Bjorn Soder and Per Ramhorn wrote in the measure that “boys
should have the same right to avoid both complications of reduced sensitivity
in the genitals, painful erections, increased risk of kidney damage and
psychological distress by permanent removal, and the tremendous violation of
privacy that circumcision actually means.”
The motion proposes to scrap legislation from 2001 that says
circumcision of newborns is permissible if it is performed by a “licensed
professional.”
Jewish ritual circumcisers, or mohelim, in Sweden receive
their licenses from the country’s health board, but a nurse or doctor must
still be present when they perform the procedure.

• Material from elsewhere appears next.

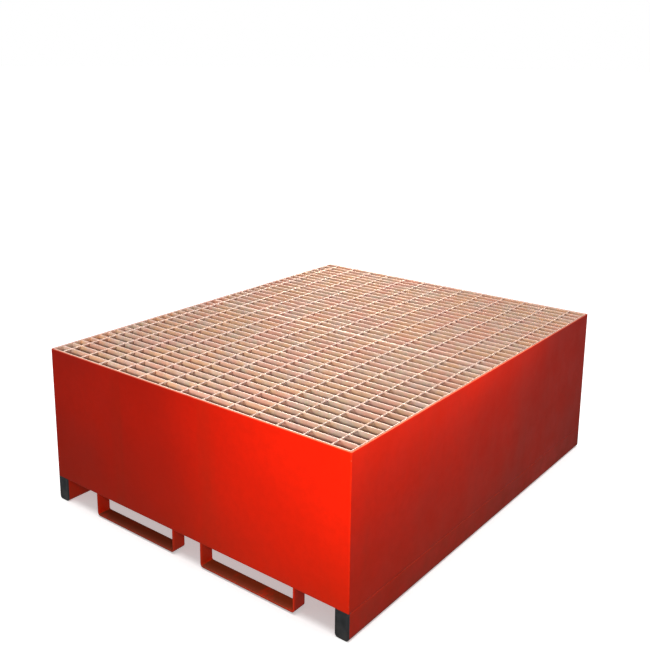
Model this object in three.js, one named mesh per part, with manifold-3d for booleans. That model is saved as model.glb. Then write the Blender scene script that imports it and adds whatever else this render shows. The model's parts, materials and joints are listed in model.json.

The anti-immigration Sweden Democrats party was established
in 1988 but only made it into parliament following unprecedented gains in the
2010 elections, when it garnered 5.7 percent of the votes, or 20 seats out of
349 in Sweden’s parliament. The opposition party is the sixth largest faction
in the Riksdag.
Ritual circumcision of underage boys increasingly has come
under attack in Scandinavia, both by left-wing secularists as well as
right-wingers who fear the influence of immigration from Muslim countries.
The opposition follows a ruling last year by a German court
in Cologne that ritual circumcision amounted to a criminal act. The ruling was
overturned but triggered temporary bans in Austria and Switzerland.
Sweden has about 20,000 Jews and 500,000 Muslims, according
to a U.S. State Department report from 2011.